[CAD and scene scripts]
-----

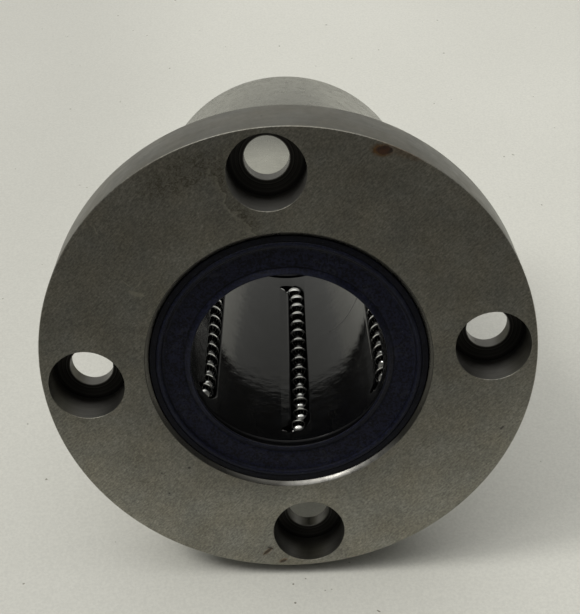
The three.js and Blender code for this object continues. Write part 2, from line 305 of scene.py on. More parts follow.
soft_light("window", (-0.60, -0.22, 0.77), distance=3.0, size=0.8, power=34.0, mirrored=False)
soft_light("ceiling_panel", (-0.37, -0.46, 0.80), distance=1.3, size=0.2, power=1.0, mirrored=True)


def make_dark_card():
    """The dim side of the room: a card in front that only reflections see, leaning off the object."""
    left, right = -0.55, 0.35
    near, bottom = -0.055, 0.002
    far, top = -0.33, 0.26
    corners = [
        on_floor(left, near, bottom),
        on_floor(right, near, bottom),
        on_floor(right, far, top),
        on_floor(left, far, top),
    ]
    mesh = bpy.data.meshes.new("dark_card")
    mesh.from_pydata(corners, [], [(0, 1, 2, 3)])
    card = bpy.data.objects.new("dark_card", mesh)
    bpy.context.scene.collection.objects.link(card)
    card.visible_camera = False
    card.visible_diffuse = False
    card.visible_shadow = False
    material = bpy.data.materials.new("dark_card")
    material.use_nodes = True
    n = Nodes(material.node_tree)
    dim = n.add("ShaderNodeEmission", Color=(0.15, 0.146, 0.13, 1), Strength=1.0)
    n.add("ShaderNodeOutputMaterial", Surface=dim.outputs[0])
    mesh.materials.append(material)


make_dark_card()

# ---------------------------------------------------------------- mesh helpers


def link(name, mesh):
    """An object with this mesh, in the scene."""
    piece = bpy.data.objects.new(name, mesh)
    bpy.context.scene.collection.objects.link(piece)
    return piece


def turned_mesh(outline, sides=TURNED_SIDES):
    """A closed outline of (radius, y) turned about the bore's axis. Radius 0 points make a solid core."""
    work = bmesh.new()
    rings = []
    for radius, y in outline:
        if radius == 0:
            rings.append([work.verts.new((0, y, 0))])
            continue
        angles = (2 * math.pi * i / sides for i in range(sides))
        rings.append([work.verts.new((radius * math.cos(a), y, radius * math.sin(a))) for a in angles])
    closed = outline[0][0] > 0
    pairs = list(zip(rings, rings[1:])) + ([(rings[-1], rings[0])] if closed else [])
    for one, other in pairs:
        for i in range(sides):
            k = (i + 1) % sides
            corners = [one[i % len(one)], one[k % len(one)], other[k % len(other)], other[i % len(other)]]
            face = list(dict.fromkeys(corners))
            if len(face) > 2:
                work.faces.new(face)
    return mesh_of(work)


def rounded(outline, radius, steps=4):
    """An outline with each corner rounded to about this radius, or less beside a short side."""
    longest_share = 0.45
    nearly_straight = math.radians(175)
    points = [Vector(p) for p in outline]
    out = []
    for i, corner in enumerate(points):
        before = points[i - 1] - corner
        after = points[(i + 1) % len(points)] - corner
        spread = before.angle(after)
        if spread > nearly_straight:
            out.append(tuple(corner))
            continue
        shorter = min(before.length, after.length)
        reach = min(radius / math.tan(spread / 2), shorter * longest_share)
        start = corner + before.normalized() * reach
        end = corner + after.normalized() * reach
        for k in range(steps + 1):
            t = k / steps
            out.append(tuple(start * (1 - t) ** 2 + corner * 2 * t * (1 - t) + end * t**2))
    return out


def swept_loop(work, points, section):
    """A closed sweep along a closed path, into a bmesh. The section's points are (sideways, inward),
    inward being the way to the bore's axis."""
    rings = []
    for i, point in enumerate(points):
        along = (points[(i + 1) % len(points)] - points[i - 1]).normalized()
        to_axis = -Vector((point.x, 0, point.z))
        inward = (to_axis - along * to_axis.dot(along)).normalized()
        across = along.cross(inward)
        rings.append([work.verts.new(point + across * u + inward * w) for u, w in section])
    sides = len(section)
    for i, ring in enumerate(rings):
        following = rings[(i + 1) % len(rings)]
        for k in range(sides):
            work.faces.new([ring[k], ring[(k + 1) % sides], following[(k + 1) % sides], following[k]])


def mesh_of(work):
    """A mesh of what a bmesh holds, with its faces turned outwards."""
    bmesh.ops.recalc_face_normals(work, faces=work.faces)
    mesh = bpy.data.meshes.new("made")
    work.to_mesh(mesh)
    work.free()
    return mesh


def cut_away(piece, cutter_mesh):
    """Cuts a closed mesh out of a piece, for good."""
    cutter = link("cutter", cutter_mesh)
    modifier = piece.modifiers.new("cut", "BOOLEAN")
    modifier.operation = "DIFFERENCE"
    modifier.solver = "EXACT"
    modifier.object = cutter
    graph = bpy.context.evaluated_depsgraph_get()
    made = bpy.data.meshes.new_from_object(piece.evaluated_get(graph))
    piece.modifiers.clear()
    piece.data = made
    bpy.data.objects.remove(cutter)


def finish_piece(piece, node, body, material, sharp=30):
    """Smooth shading with crisp edges, and everything the frame wants to know."""
    mesh = piece.data
    mesh.materials.clear()
    mesh.materials.append(material)
    mesh.shade_smooth()
    mesh.set_sharp_from_angle(angle=math.radians(sharp))
    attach(piece, body)
    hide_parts(node)


# ---------------------------------------------------------------- ball circuits


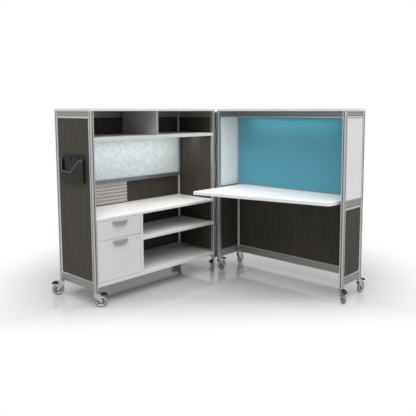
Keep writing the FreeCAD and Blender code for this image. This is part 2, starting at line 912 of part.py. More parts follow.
# Desk unit: frame, cover, panels and tack board
parts.append(posts("desk_posts", desk_keys))
desk_levels = (
    ("desk_top_rail", top_rail_bottom, frame_top, "x"),
    ("desk_base_rail", base_rail_bottom, base_rail_top, "x"),
    ("desk_mid_rail", mid_rail_bottom, mid_rail_top, "none"),
)
rails = [
    piece for name, low, high, back in desk_levels for piece in frame_rails(name, low, high, desk_box, back)
]
parts.append(group("desk_rails", *rails))
parts.append(eased_board(
    "desk_top_cover",
    (desk_front, desk_far_end, frame_top),
    (desk_back, desk_hinge_end, frame_top + s.cover_thickness),
))
desk_back_face = desk_back - panel_face
parts.append(board(
    "desk_back_panel",
    (desk_back_face, desk_far_end + s.post_width, base_rail_top),
    (desk_back_face + s.panel_thickness, desk_hinge_end - s.post_width, top_rail_bottom),
))
board_face = desk_back_face - s.tack_board_thickness
parts.append(eased_board(
    "desk_tack_board",
    (board_face, desk_far_end + s.post_width, s.worktop_top + s.desk_board_over_worktop),
    (desk_back_face, desk_hinge_end - s.post_width, top_rail_bottom),
))
for name, low_z, high_z in (
    ("desk_upper_end_panels", mid_rail_top, top_rail_bottom),
    ("desk_lower_end_panels", base_rail_top, mid_rail_bottom),
):
    pair = []
    for tag, y in (("hinge", desk_hinge_end - panel_face), ("far", desk_far_end + s.panel_inset)):
        low = (desk_front + s.post_width, y, low_z)
        high = (desk_back - s.post_width, y + s.panel_thickness, high_z)
        pair.append(board(f"{name}_{tag}", low, high))
    parts.append(group(name, *pair))

# Worktop, deep at the hinge end and shallow at the far end so that it swings in over the credenza
worktop_bottom = s.worktop_top - s.worktop_thickness
worktop_near = desk_hinge_end - s.worktop_end_inset
worktop_far = desk_far_end + s.worktop_end_inset
worktop_tip = desk_front - s.worktop_overhang_at_hinge
worktop_outer = desk_front - s.worktop_overhang_at_far_end


def upright_edge(shape, x, y):
    """The name of the upright edge nearest to a place in plan."""
    def miss(item):
        middle = item[1].BoundBox.Center
        upright = abs(item[1].tangentAt(item[1].FirstParameter).z) > 1 - Part.Precision.confusion()
        return math.hypot(middle.x - x.number, middle.y - y.number) if upright else math.inf
    return "Edge%d" % min(enumerate(shape.Edges, 1), key=miss)[0]


def worktop():
    """The tapered slab, its outer front corner well rounded and its edges softened."""
    body = doc.addObject("PartDesign::Body", "desk_worktop")
    sketch = new_sketch(body, "worktop_outline", "XY_Plane", worktop_bottom)
    add_outline(sketch, [
        (board_face, worktop_near), (worktop_tip, worktop_near),
        (worktop_outer, worktop_far), (board_face, worktop_far),
    ])
    last = add_pad(body, sketch, s.worktop_thickness)
    for name, radius, x, y in (
        ("worktop_outer_corner", s.worktop_outer_radius, worktop_outer, worktop_far),
        ("worktop_tip_corner", s.worktop_tip_radius, worktop_tip, worktop_near),
    ):
        doc.recompute()
        fillet = body.newObject("PartDesign::Fillet", name)
        fillet.Base = (last, [upright_edge(last.Shape, x, y)])
        last = bind(fillet, Radius=radius)
    doc.recompute()
    top_edges = [
        f"Edge{number}"
        for number, edge in enumerate(last.Shape.Edges, 1)
        if edge.BoundBox.ZLength < s.overrun.number / 2
    ]
    soft = body.newObject("PartDesign::Fillet", "worktop_soft_edges")
    soft.Base = (last, top_edges)
    bind(soft, Radius=s.worktop_edge_radius)
    return body


def bracket(name, face, sign):
    """An angle bracket that carries one end of the worktop on the mid rail."""
    sheet_thickness = s.bracket_sheet
    start, stop = desk_front + s.bracket_from_front, desk_back - s.bracket_from_back
    web, toe = face + sign * sheet_thickness, face + sign * (s.worktop_end_inset + s.bracket_flange)
    web_low, web_high = (face, web) if sign > 0 else (web, face)
    toe_low, toe_high = (face, toe) if sign > 0 else (toe, face)
    shelf_bottom = worktop_bottom - sheet_thickness
    return fused(
        name,
        board(name + "_web", (start, web_low, mid_rail_bottom), (stop, web_high, worktop_bottom)),
        board(name + "_shelf", (start, toe_low, shelf_bottom), (stop, toe_high, worktop_bottom)),
    )


rail_depth = s.post_width - s.rail_inset
parts.append(worktop())
parts.append(group(
    "worktop_brackets",
    bracket("worktop_bracket_hinge", desk_hinge_end - rail_depth, -1),
    bracket("worktop_bracket_far", desk_far_end + rail_depth, 1),
))


# Fold hinge: a leaf on each unit, knuckles by turns on one pin
def knuckles(name, numbers, leaf, tab):
    """A leaf with its knuckles and the tabs that join them, bored for the pin."""
    foot = post_foot + s.hinge_end_margin
    length = frame_top - s.hinge_end_margin - foot
    pitch = (length + s.knuckle_gap) / s.knuckle_count
    radius = s.fold_gap / 2 - s.hinge_clearance
    pieces = [board(name + "_plate", (*leaf[0], foot), (*leaf[1], foot + length))]
    for number in numbers:
        start = foot + pitch * number
        run = pitch - s.knuckle_gap
        pieces.append(rod(f"{name}_knuckle_{number}", radius, run, (hinge_x, hinge_y, start)))
        pieces.append(board(f"{name}_tab_{number}", (*tab[0], start), (*tab[1], start + run)))
    bore = rod(
        name + "_bore",
        s.hinge_pin_radius + s.hinge_pin_fit,
        length + 2 * s.overrun,
        (hinge_x, hinge_y, foot - s.overrun),
    )
    return cut(name, fused(name + "_blank", *pieces), bore)


leaf_start = s.fold_gap / 2
thin = s.hinge_leaf_thickness
storage_leaf = knuckles(
    "storage_leaf",
    range(0, SIZES["knuckle_count"], 2),
    ((corner_x, hinge_y + leaf_start), (corner_x + thin, corner_y + s.hinge_leaf_width)),
    ((corner_x + s.hinge_clearance, hinge_y), (corner_x + thin, corner_y + thin)),
)
pin_top = frame_top - s.hinge_end_margin
hinge_pin = fused(
    "fold_hinge_pin",
    rod(
        "fold_pin_shank",
        s.hinge_pin_radius,
        pin_top - post_foot - s.hinge_end_margin,
        (hinge_x, hinge_y, post_foot + s.hinge_end_margin),
    ),
    rod("fold_pin_head", s.fold_gap / 2 - s.hinge_clearance, s.hinge_pin_head, (hinge_x, hinge_y, pin_top)),
)
parts.append(group("fold_hinge_storage_leaf", storage_leaf, hinge_pin))
parts.append(knuckles(
    "fold_hinge_desk_leaf",
    range(1, SIZES["knuckle_count"], 2),
    ((hinge_x + leaf_start, desk_hinge_end), (desk_front + s.hinge_leaf_width, desk_hinge_end + thin)),
    ((hinge_x, desk_hinge_end + s.hinge_clearance), (desk_front + thin, desk_hinge_end + thin)),
))


# Casters, each drawn trailing along +X under its stem and then set under its post
fork_half = s.wheel_width / 2 + s.fork_side_gap + s.fork_sheet
cheek_face = s.wheel_width / 2 + s.fork_side_gap
hub = (s.caster_trail, s.wheel_radius)
brake_pivot_height = crown_top - s.brake_ear_radius
brake_pivot = (s.brake_pivot_ahead, brake_pivot_height)
crown_front = s.brake_pivot_ahead - s.brake_knuckle_radius - s.brake_knuckle_gap


def set_under_post(body, key, ahead=NOTHING, up=NOTHING):
    """Turns a caster piece to its rest angle and sets it under its post."""
    turn = math.radians(CASTER_TURNS[key])
    body.Placement = FreeCAD.Placement(
        FreeCAD.Vector(), FreeCAD.Rotation(AXES["z"], CASTER_TURNS[key])
    )
    x, y = POST_PLACES[key]
    return put(body, (x + ahead * math.cos(turn), y + ahead * math.sin(turn), up))


def caster_fork(key):
    """Crown, two tapered cheeks, axle, brake pin, swivel cup and stem."""
    name = f"caster_fork_{key}"
    body = doc.addObject("PartDesign::Body", name)
    side = new_sketch(body, name + "_side", "XZ_Plane")
    ear = s.brake_ear_radius
    add_outline(side, [
        (-s.fork_crown_back, crown_top), (s.brake_pivot_ahead + ear, crown_top),
        (s.brake_pivot_ahead + ear, brake_pivot_height - ear),
        (s.caster_trail + s.fork_hub_radius, s.wheel_radius),
        (s.caster_trail, s.wheel_radius - s.fork_hub_radius),
        (s.caster_trail - s.fork_hub_radius, s.wheel_radius),
        (-s.fork_crown_back, crown_bottom - s.fork_heel),
    ])
    add_pad(body, side, 2 * fork_half, middle=True)
    boss = new_sketch(body, name + "_hub", "XZ_Plane")
    add_circle(boss, hub, s.fork_hub_radius)
    add_pad(body, boss, 2 * fork_half, middle=True)
    well = new_sketch(body, name + "_well", "XZ_Plane")
    far, low = s.caster_trail + 2 * s.wheel_radius, -s.overrun
    add_outline(well, [
        (-s.wheel_radius, low), (far, low), (far, post_foot),
        (crown_front, post_foot), (crown_front, crown_bottom),
        (-s.wheel_radius, crown_bottom),
    ])
    add_pocket(body, well, 2 * cheek_face, middle=True)
    for tag, place, radius in (
        ("axle", hub, s.axle_radius), ("brake_pin", brake_pivot, s.brake_pin_radius),
    ):
        sketch = new_sketch(body, f"{name}_{tag}", "XZ_Plane")
        add_circle(sketch, place, radius)
        add_pad(body, sketch, 2 * fork_half, middle=True)
    for tag, sign in (("near", -1), ("far", 1)):
        sketch = new_sketch(body, f"{name}_{tag}_head", "XZ_Plane", sign * fork_half)
        add_circle(sketch, hub, s.axle_head_radius)
        feature = add_pad(body, sketch, s.axle_head)
        feature.Reversed = sign < 0
    for tag, radius, start, height in (
        ("cup", s.swivel_cup_radius, crown_top, s.swivel_cup_height),
        ("stem", s.stem_radius, cup_top, s.stem_length + s.swivel_gap),
    ):
        sketch = new_sketch(body, f"{name}_{tag}", "XY_Plane", start)
        add_circle(sketch, (NOTHING, NOTHING), radius)
        add_pad(body, sketch, height)
    return set_under_post(body, key)


def caster_wheel(key):
    """Tyre, recessed rim and hub, turned about the axle."""
    name = f"caster_wheel_{key}"
    body = doc.addObject("PartDesign::Body", name)
    sketch = new_sketch(body, name + "_section", "XY_Plane")
    half, ease = s.wheel_width / 2, s.tread_ease
    hub_half, web = half + s.wheel_hub_proud, half - s.rim_recess
    side = [
        (s.axle_radius + s.axle_fit, hub_half), (s.wheel_hub_radius, hub_half),
        (s.wheel_hub_radius, web), (s.rim_radius, web), (s.rim_radius, half),
        (s.wheel_radius - ease, half), (s.wheel_radius - ease / 3, half - ease / 3),
        (s.wheel_radius, half - ease),
    ]
    add_outline(sketch, side + [(radius, -across) for radius, across in reversed(side)])
    turned = body.newObject("PartDesign::Revolution", name + "_turned")
    turned.Profile = sketch
    turned.ReferenceAxis = (origin_feature(body, "Y_Axis"), [""])
    turned.Angle = 360
    return set_under_post(body, key, s.caster_trail, s.wheel_radius)


def caster_brake(key):
    """A stout foot pedal over the wheel, on a pin between the fork's ears."""
    name = f"caster_brake_{key}"
    body = doc.addObject("PartDesign::Body", name)
    neck_half = cheek_face - s.brake_side_gap
    knuckle = new_sketch(body, name + "_knuckle", "XZ_Plane")
    add_circle(knuckle, brake_pivot, s.brake_knuckle_radius)
    add_pad(body, knuckle, 2 * neck_half, middle=True)
    top = brake_pivot_height + s.brake_knuckle_radius
    start = s.brake_pivot_ahead + s.brake_ear_radius + s.brake_pedal_gap
    thick = s.brake_neck_height
    neck = new_sketch(body, name + "_neck", "XZ_Plane")
    add_outline(neck, [
        (s.brake_pivot_ahead, top), (start + thick, top), (start + thick, top - thick),
        (s.brake_pivot_ahead, top - thick),
    ])
    add_pad(body, neck, 2 * neck_half, middle=True)
    pedal = new_sketch(body, name + "_pedal", "XZ_Plane")
    deck, deck_start = top + s.brake_pedal_rise, start + s.brake_pedal_ramp
    reach = s.caster_trail + s.wheel_radius
    add_outline(pedal, [
        (start, top), (deck_start, deck), (deck_start + s.brake_pedal_flat, deck),
        (reach, deck - s.brake_pedal_drop), (reach, deck - s.brake_pedal_drop - s.brake_pedal_tip),
        (start, top - thick),
    ])
    add_pad(body, pedal, 2 * s.brake_pedal_half_width, middle=True)
    bore = new_sketch(body, name + "_bore", "XZ_Plane")
    add_circle(bore, brake_pivot, s.brake_pin_radius + s.axle_fit)
    add_pocket(body, bore, 2 * fork_half, middle=True)
    return set_under_post(body, key)


for key in CASTER_TURNS:
    parts += [caster_fork(key), caster_wheel(key), caster_brake(key)]

# Build, check and write every piece
doc.recompute()
faults = [item.Name for item in doc.Objects if {"Invalid", "Error"} & set(item.State)]
faults += [part.Label for part in parts if part.Shape.isNull() or not part.Shape.isValid()]
if faults:
    raise RuntimeError("not built: " + ", ".join(faults))
os.makedirs("parts", exist_ok=True)
for part in parts:
    part.Shape.exportStep(f"parts/{part.Label}.step")
whole = FreeCAD.BoundBox()
for part in parts:
    whole.add(part.Shape.BoundBox)
print(len(parts), "nodes,", sum(len(part.Shape.Solids) for part in parts), "solids")
print("outer box", whole)
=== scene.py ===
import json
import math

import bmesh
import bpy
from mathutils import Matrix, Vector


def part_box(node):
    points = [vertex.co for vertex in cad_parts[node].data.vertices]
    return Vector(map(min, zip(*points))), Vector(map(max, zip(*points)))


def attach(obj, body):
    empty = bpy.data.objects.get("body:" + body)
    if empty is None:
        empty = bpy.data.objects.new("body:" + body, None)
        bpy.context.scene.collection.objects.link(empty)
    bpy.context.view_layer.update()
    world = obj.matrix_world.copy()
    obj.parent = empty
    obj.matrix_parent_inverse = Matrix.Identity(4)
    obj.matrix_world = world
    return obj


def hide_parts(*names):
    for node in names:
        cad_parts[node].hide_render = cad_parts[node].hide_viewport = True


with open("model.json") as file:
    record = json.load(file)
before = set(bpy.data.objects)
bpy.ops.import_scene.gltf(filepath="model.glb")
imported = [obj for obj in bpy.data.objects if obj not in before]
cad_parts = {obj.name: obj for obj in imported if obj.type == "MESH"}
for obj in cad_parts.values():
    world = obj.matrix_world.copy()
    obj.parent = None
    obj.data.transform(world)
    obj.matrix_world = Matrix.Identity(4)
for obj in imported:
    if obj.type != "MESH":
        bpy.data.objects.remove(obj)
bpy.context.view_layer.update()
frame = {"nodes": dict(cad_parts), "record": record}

# %% [markdown]
# # A folding office on wheels
# The CAD frame holds every real part: posts, rails, boards, drawers, casters and the
# hinge that lets the desk unit close against the storage unit like a book. This lesson
# dresses that frame. It gives each part the finish that its maker would give it, adds
# the small things that CAD leaves out, and then sets up the floor, light and camera.

nodes = frame["nodes"]
joints = {joint["name"]: joint for joint in frame["record"]["behaviour"]["joints"]}
MM = 0.001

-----

--- REQUIREMENTS ---
Using the data above, restate word for word the lines from its opening line through the line that contains "size=0.2, power=1.0, mirrored=True)", and no more.

--- EXERCISE OUTPUT ---
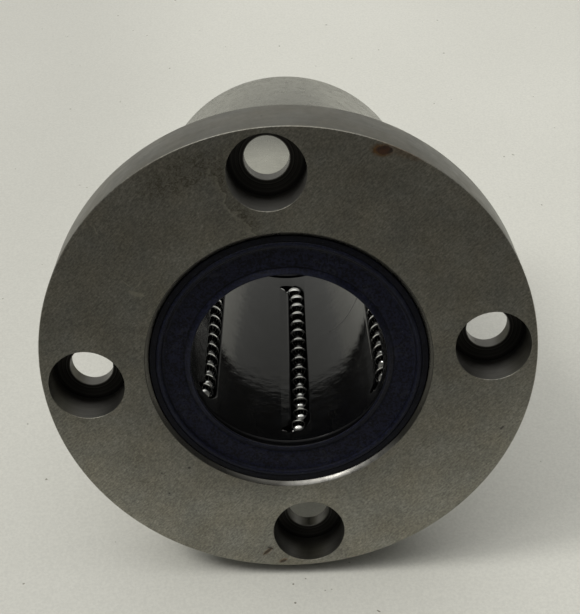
The three.js and Blender code for this object continues. Write part 2, from line 305 of scene.py on. More parts follow.
soft_light("window", (-0.60, -0.22, 0.77), distance=3.0, size=0.8, power=34.0, mirrored=False)
soft_light("ceiling_panel", (-0.37, -0.46, 0.80), distance=1.3, size=0.2, power=1.0, mirrored=True)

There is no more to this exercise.